• [Task brief]: Set down exactly, please, each line from the one containing "bridge_rectifier();" through the one containing "bpy.data.objects.remove(obj)", both lines included, and no other line.
^^^^
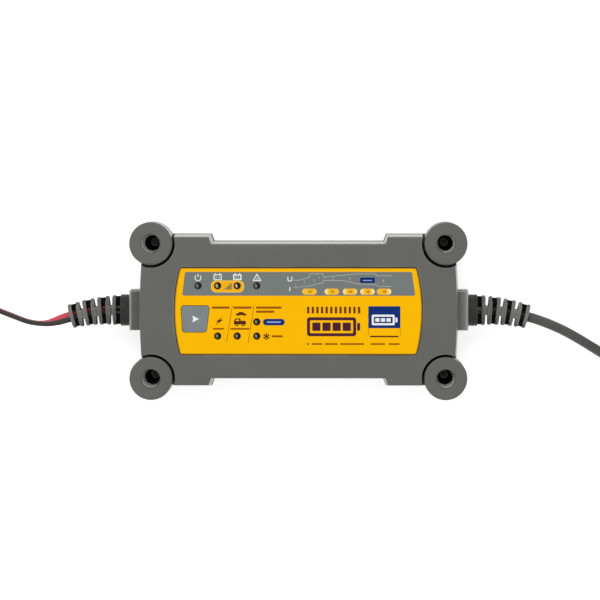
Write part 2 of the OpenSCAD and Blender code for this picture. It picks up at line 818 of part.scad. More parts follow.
// Conductors from the gland to the main board
module inner_wires(radius, tints) {
    for (side = [-1, 1]) color(tints[(side + 1) / 2]) {
        y = gland_offset + side * landing_y;
        translate([landing_x, y, main_top]) cylinder(r = radius, h = gland_z - main_top, $fn = 24);
        translate([landing_x, y, gland_z]) sphere(r = radius, $fn = 24);
        translate([landing_x, y, gland_z]) rotate([0, 90, 0])
            cylinder(r = radius, h = wire_start - landing_x, $fn = 24);
    }
}

module mains_wires() {
    color(black) translate([wire_start, gland_offset, gland_z]) rotate([0, 90, 0])
        cylinder(d = mains_d, h = gland_reach + lead_start - wire_start, $fn = 32);
    inner_wires(1, [[0.35, 0.20, 0.10], [0.10, 0.20, 0.60]]);
}

module battery_wires() mirror([1, 0, 0]) {
    inner_wires(conductor_d / 2, [[0.06, 0.06, 0.06], [0.75, 0.05, 0.08]]);
    for (side = [-1, 1]) color(side < 0 ? [0.06, 0.06, 0.06] : [0.75, 0.05, 0.08])
        translate([wire_start, gland_offset + side * landing_y, gland_z]) rotate([0, 90, 0])
            cylinder(d = conductor_d, h = gland_reach + lead_start - wire_start, $fn = 24);
}

// Routes are lists of [x, y, z, roll]; roll turns a flat lead about its own line
mains_route = [
    [104.2, -0.4, 27.5, 0], [112, -0.8, 27.5, 0], [120, -1.8, 27.5, 0], [131.5, -4.5, 27.4, 0],
    [138, -6.6, 26.4, 0], [145, -9.4, 24.2, 0], [152, -12.7, 21, 0], [160, -17.2, 16.4, 0],
    [168, -22.1, 11.5, 0], [176, -27, 7.4, 0], [184, -31.7, 4.4, 0], [192, -36.4, 3.1, 0],
    [199, -40.3, 2.85, 0], [206, -44.1, 2.85, 0]
];
mains_end_route = [
    [212.9, 35.5, 8.55, 0], [199.6, 27.9, 8.6, 0], [189.8, 16.1, 9.6, 0], [186.9, 8.3, 11.8, 0],
    [186.9, -0.2, 14.2, 0], [189.8, -8, 16, 0], [195.2, -14.4, 17.3, 0], [202.5, -18.6, 18.1, 0],
    [210.7, -20, 18.25, 0]
];
battery_route = [
    [-104.2, -0.4, 27.5, 0], [-112, -0.8, 27.5, 0], [-120, -1.8, 27.5, 0],
    [-131.5, -4.6, 27.4, 5], [-138, -6.6, 26.4, 40], [-144, -8, 24.8, 75],
    [-150, -8.1, 22.6, 90], [-156, -7.1, 19.8, 90], [-163, -4.8, 15.8, 90],
    [-170, -2.4, 11.4, 90], [-178, 0.4, 7, 90], [-186, 3.1, 4.2, 90], [-195, 6.2, 3.1, 90],
    [-207, 10.3, 3, 90], [-218.8, 14.2, 3, 90]
];
battery_end_route = [
    [-219, 13.8, 9, 90], [-232.7, 16, 9.1, 90], [-246.3, 13.3, 10.2, 90], [-252.9, 9.4, 12.4, 85],
    [-257.7, 3.5, 14.4, 70], [-260.2, -3.8, 15.4, 45], [-260, -11.4, 15.8, 20],
    [-257.3, -18.5, 15.8, 5], [-252.3, -24.3, 15.8, 0]
];

function spline(a, b, c, d, t) =
    (2 * b + (c - a) * t + (2 * a - 5 * b + 4 * c - d) * t * t
    + (3 * b - a - 3 * c + d) * t * t * t) / 2;
function smooth_route(route, steps) =
    let (last = len(route) - 1)
    [for (i = [0:last - 1], k = [0:steps - 1])
        spline(route[max(i - 1, 0)], route[i], route[i + 1], route[min(i + 2, last)], k / steps),
     route[last]];
function xyz(p) = [p[0], p[1], p[2]];
function unit(v) = v / norm(v);

// Section swept along a route as one solid
module lead(route, section, steps = 2) {
    path = smooth_route(route, steps);
    count = len(path);
    sides = len(section);
    points = [for (i = [0:count - 1])
        let (
            ahead = unit(xyz(path[min(i + 1, count - 1)]) - xyz(path[max(i - 1, 0)])),
            across = unit(cross([0, 0, 1], ahead)),
            up = cross(ahead, across),
            roll = path[i][3]
        )
        for (p = section)
            xyz(path[i]) + across * (p[0] * cos(roll) - p[1] * sin(roll))
                + up * (p[0] * sin(roll) + p[1] * cos(roll))];
    polyhedron(points, concat(
        [[for (i = [0:sides - 1]) sides - 1 - i]],
        [[for (i = [0:sides - 1]) (count - 1) * sides + i]],
        [for (r = [0:count - 2], i = [0:sides - 1])
            let (j = (i + 1) % sides, a = r * sides, b = a + sides)
            each [[a + i, a + j, b + j], [a + i, b + j, b + i]]]
    ));
}

round_section = [for (a = [0:36:324]) mains_d / 2 * [cos(a), sin(a)]];
twin_radius = conductor_d / 2;
twin_section = concat(
    [[0, -twin_radius * 0.6]],
    [for (a = [-120:60:120]) [twin_radius + twin_radius * cos(a), twin_radius * sin(a)]],
    [[0, twin_radius * 0.6]],
    [for (a = [60:60:300]) [-twin_radius + twin_radius * cos(a), twin_radius * sin(a)]]
);

// Middles of the coils, beside the ends of the housing
mains_coil_centre = [228, -6, 0];
battery_coil_centre = [-232, -24, 0];

// Envelope of a two-layer flat coil
module coil(centre, turns, pitch, lead_width, lead_height) {
    inner = coil_radius - turns * pitch / 2 - lead_width / 2;
    outer = coil_radius + turns * pitch / 2 + lead_width / 2;
    edge = lead_width / 3;
    height = 2 * lead_height;
    translate(centre) rotate_extrude($fn = 96) polygon([
        [inner, edge], [inner + edge, 0], [outer - edge, 0], [outer, edge],
        [outer, height - edge], [outer - edge, height], [inner + edge, height], [inner, height - edge]
    ]);
}

module mains_cord() color(black) lead(mains_route, round_section);
module mains_cord_coil() color(black)
    coil(mains_coil_centre, mains_turns, mains_d, mains_d, mains_d);
module mains_cord_end() color(black) lead(mains_end_route, round_section);
module battery_lead() color(black) lead(battery_route, twin_section);
module battery_lead_coil() color(black)
    coil(battery_coil_centre, battery_turns, battery_pitch, conductor_d, 2 * conductor_d);
module battery_lead_end() color(black) lead(battery_end_route, twin_section);

// ------------------------------------------------------ plug and connector

// Both lie on their coils with the lead running in along their own +X axis
plug_place = [210.7, -20, 18.25];
plug_turn = 0;
plug_tail = 20;
connector_place = [-252.3, -24.3, 15.8];
connector_turn = -39;
connector_tail = 12;

// Ribbed, tapered tail that the lead runs into
module tail(length, lead_radius, end_radius, rings) {
    step = length / rings;
    rotate([0, 90, 0]) rotate_extrude($fn = 40) polygon(concat(
        [[0, 0]],
        [for (i = [0:rings - 1])
            let (r = lead_radius + 0.8 + (end_radius - lead_radius - 0.8) * (i + 0.5) / rings)
            each [[r, i * step], [r, (i + 0.6) * step], [r - 0.8, (i + 0.6) * step],
                  [r - 0.8, (i + 1) * step]]],
        [[end_radius - 0.6, length + 1], [0, length + 1]]
    ));
}

// Flat two-pin plug body: waisted towards the lead, with bevelled long sides
module plug_body() {
    half = plug_width / 2;
    flat = plug_thick * 0.32;
    intersection() {
        translate([0, 0, -plug_thick / 2]) linear_extrude(plug_thick) polygon([
            [0, -plug_thick / 2], [plug_length * 0.55, -half], [plug_length, -half],
            [plug_length, half], [plug_length * 0.55, half], [0, plug_thick / 2]]);
        rotate([90, 0, 90]) linear_extrude(plug_length) polygon([
            [-half, -flat / 2], [-half + flat, -plug_thick / 2], [half - flat, -plug_thick / 2],
            [half, -flat / 2], [half, flat / 2], [half - flat, plug_thick / 2],
            [-half + flat, plug_thick / 2], [-half, flat / 2]]);
    }
}

module placed_plug() translate(plug_place) rotate([0, 0, plug_turn]) children();

module mains_plug() color(black) placed_plug() {
    tail(plug_tail, mains_d / 2, plug_thick / 2 - 0.8, 5);
    translate([plug_tail, 0, 0]) plug_body();
}

module mains_plug_pins() color(metal) placed_plug()
    for (side = [-1, 1]) translate([plug_tail + plug_length, side * pin_spacing / 2, 0])
        rotate([0, 90, 0]) rotate_extrude($fn = 32) polygon([
            [0, 0], [pin_d / 2, 0], [pin_d / 2, pin_length - 1],
            [pin_d / 2 - 0.3, pin_length - 0.3], [pin_d / 2 - 1, pin_length], [0, pin_length]]);

module placed_connector() translate(connector_place) rotate([0, 0, connector_turn]) children();

// Two-pole connector: one pole bare, the other inside a shroud
shroud_radius = connector_thick / 2 - 0.4;
socket_radius = pole_d / 2 + 0.9;

module battery_connector() color(black) placed_connector() {
    tail(connector_tail, conductor_d, connector_thick / 2, 4);
    difference() {
        union() {
            translate([connector_tail, -connector_width / 2, -connector_thick / 2])
                cube([connector_length, connector_width, connector_thick]);
            for (rib = [2:3:11]) translate([connector_tail + rib, 0, 0])
                cube([1.2, connector_width + 1.2, connector_thick * 0.7], center = true);
            translate([connector_tail + connector_length - eps, pole_spacing / 2, 0])
                rotate([0, 90, 0]) cylinder(r = shroud_radius, h = pole_length + eps, $fn = 40);
        }
        translate([connector_tail + connector_length, pole_spacing / 2, 0])
            rotate([0, 90, 0]) cylinder(r = socket_radius, h = pole_length + eps, $fn = 40);
    }
}

module battery_contacts() color([0.80, 0.66, 0.30]) placed_connector()
    translate([connector_tail + connector_length, 0, 0]) {
        translate([0, -pole_spacing / 2, 0]) rotate([0, 90, 0])
            cylinder(d = pole_d, h = pole_length, $fn = 40);
        translate([0, pole_spacing / 2, 0]) rotate([0, 90, 0]) difference() {
            cylinder(r = socket_radius, h = pole_length - 0.6, $fn = 40);
            translate([0, 0, 1]) cylinder(d = pole_d + 0.1, h = pole_length, $fn = 40);
        }
    }

// -------------------------------------------------------------------- nodes

base_shell();
front_cover();
housing_seal();
housing_screws();
front_label();
mode_key();
switch_plunger();
mode_switch();
control_board();
control_board_screws();
lamp(0, [0.55, 0.75, 0.55]);  // led_power
lamp(1, [0.80, 0.60, 0.30]);  // led_level_low
lamp(2, [0.55, 0.75, 0.55]);  // led_level_full
lamp(3, [0.85, 0.35, 0.30]);  // led_fault
lamp(4, [0.80, 0.60, 0.30]);  // led_supply
lamp(5, [0.80, 0.60, 0.30]);  // led_charge
lamp(6, [0.80, 0.60, 0.30]);  // led_refresh
lamp(7, [0.80, 0.60, 0.30]);  // led_cold
stage_window(0);  // stage_window_1
stage_window(1);  // stage_window_2
stage_window(2);  // stage_window_3
stage_window(3);  // stage_window_4
stage_window(4);  // stage_window_5
stage_lamps();
main_board();
main_board_screws();
board_link();
mains_fuse();
filter_capacitor();
input_choke();
bridge_rectifier();
bulk_capacitor();
transformer_core();
transformer_winding();
primary_heatsink();
power_transistor();
secondary_heatsink();
output_diode();
output_capacitors();
output_relay();
mains_strain_relief();
battery_strain_relief();
mains_wires();
battery_wires();
mains_cord();
mains_cord_coil();
mains_cord_end();
mains_plug();
mains_plug_pins();
battery_lead();
battery_lead_coil();
battery_lead_end();
battery_connector();
battery_contacts();
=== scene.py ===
# %% [markdown]
# # A flat car battery charger
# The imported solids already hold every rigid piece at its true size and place. This lesson
# dresses them: the two leads at their real length, the printed label, and a finish for each
# material. Everything is in metres, and sizes are written in millimetres times MM.

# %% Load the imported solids
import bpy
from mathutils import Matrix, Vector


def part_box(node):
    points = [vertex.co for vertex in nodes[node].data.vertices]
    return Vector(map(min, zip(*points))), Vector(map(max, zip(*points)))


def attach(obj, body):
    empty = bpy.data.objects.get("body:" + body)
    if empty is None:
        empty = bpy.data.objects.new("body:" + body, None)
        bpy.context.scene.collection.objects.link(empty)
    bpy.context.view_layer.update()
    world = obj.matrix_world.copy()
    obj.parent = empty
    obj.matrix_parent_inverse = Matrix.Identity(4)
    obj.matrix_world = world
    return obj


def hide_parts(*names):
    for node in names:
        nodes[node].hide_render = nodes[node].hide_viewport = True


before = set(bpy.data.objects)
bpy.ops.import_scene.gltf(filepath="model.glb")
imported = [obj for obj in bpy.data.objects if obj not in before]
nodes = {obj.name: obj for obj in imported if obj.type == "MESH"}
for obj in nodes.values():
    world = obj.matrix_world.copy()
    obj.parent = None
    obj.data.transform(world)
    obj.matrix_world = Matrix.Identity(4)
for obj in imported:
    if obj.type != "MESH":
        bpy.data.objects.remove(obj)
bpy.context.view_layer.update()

import math

import bmesh
import bpy
from mathutils import Matrix, Vector

MM = 0.001

# %% [markdown]
# ## The camera
# The charger lies on its back and is looked at from above, a little to the right of its
# middle and a little towards its upper edge. A long lens keeps the posts nearly upright.
# A camera that looks almost straight down has no natural up, so its three axes are set by
# hand: the view direction, the right hand and the up that they leave.

# %% Camera
EYE = Vector((0.0286, 0.0761, 2.03))
TARGET = Vector((0.001, 0.0063, 0.055))
LENS = 211.0

camera_data = bpy.data.cameras.new("bench_camera")
camera_data.lens = LENS
camera = bpy.data.objects.new("bench_camera", camera_data)
bpy.context.scene.collection.objects.link(camera)
ahead = (TARGET - EYE).normalized()
right = ahead.cross(Vector((0, 1, 0))).normalized()
up = right.cross(ahead)
camera.matrix_world = Matrix.Translation(EYE) @ Matrix((right, up, -ahead)).transposed().to_4x4()
bpy.context.scene.camera = camera
bpy.context.scene.view_settings.view_transform = "Standard"
print("camera at", tuple(round(x, 3) for x in EYE))

# %% [markdown]
# ## Sockets that can be added up
# A material is a graph, but most of it is arithmetic, and arithmetic reads best as an
# expression. A Wire wraps one socket: an operator on it adds the Math node and gives the
# next wire. Colours and vectors have their own nodes, because a Math node would turn a
# colour grey, and one method makes any node from its type, settings and sockets.

# %% Wires
def operator(operation, swapped=False):
    """A method that joins a wire and another value with one Math operation."""
    def method(self, other):
        return self.math(operation, *((other, self) if swapped else (self, other)))
    return method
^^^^
• [Response to this task]:
bridge_rectifier();
bulk_capacitor();
transformer_core();
transformer_winding();
primary_heatsink();
power_transistor();
secondary_heatsink();
output_diode();
output_capacitors();
output_relay();
mains_strain_relief();
battery_strain_relief();
mains_wires();
battery_wires();
mains_cord();
mains_cord_coil();
mains_cord_end();
mains_plug();
mains_plug_pins();
battery_lead();
battery_lead_coil();
battery_lead_end();
battery_connector();
battery_contacts();
=== scene.py ===
# %% [markdown]
# # A flat car battery charger
# The imported solids already hold every rigid piece at its true size and place. This lesson
# dresses them: the two leads at their real length, the printed label, and a finish for each
# material. Everything is in metres, and sizes are written in millimetres times MM.

# %% Load the imported solids
import bpy
from mathutils import Matrix, Vector


def part_box(node):
    points = [vertex.co for vertex in nodes[node].data.vertices]
    return Vector(map(min, zip(*points))), Vector(map(max, zip(*points)))


def attach(obj, body):
    empty = bpy.data.objects.get("body:" + body)
    if empty is None:
        empty = bpy.data.objects.new("body:" + body, None)
        bpy.context.scene.collection.objects.link(empty)
    bpy.context.view_layer.update()
    world = obj.matrix_world.copy()
    obj.parent = empty
    obj.matrix_parent_inverse = Matrix.Identity(4)
    obj.matrix_world = world
    return obj


def hide_parts(*names):
    for node in names:
        nodes[node].hide_render = nodes[node].hide_viewport = True


before = set(bpy.data.objects)
bpy.ops.import_scene.gltf(filepath="model.glb")
imported = [obj for obj in bpy.data.objects if obj not in before]
nodes = {obj.name: obj for obj in imported if obj.type == "MESH"}
for obj in nodes.values():
    world = obj.matrix_world.copy()
    obj.parent = None
    obj.data.transform(world)
    obj.matrix_world = Matrix.Identity(4)
for obj in imported:
    if obj.type != "MESH":
        bpy.data.objects.remove(obj)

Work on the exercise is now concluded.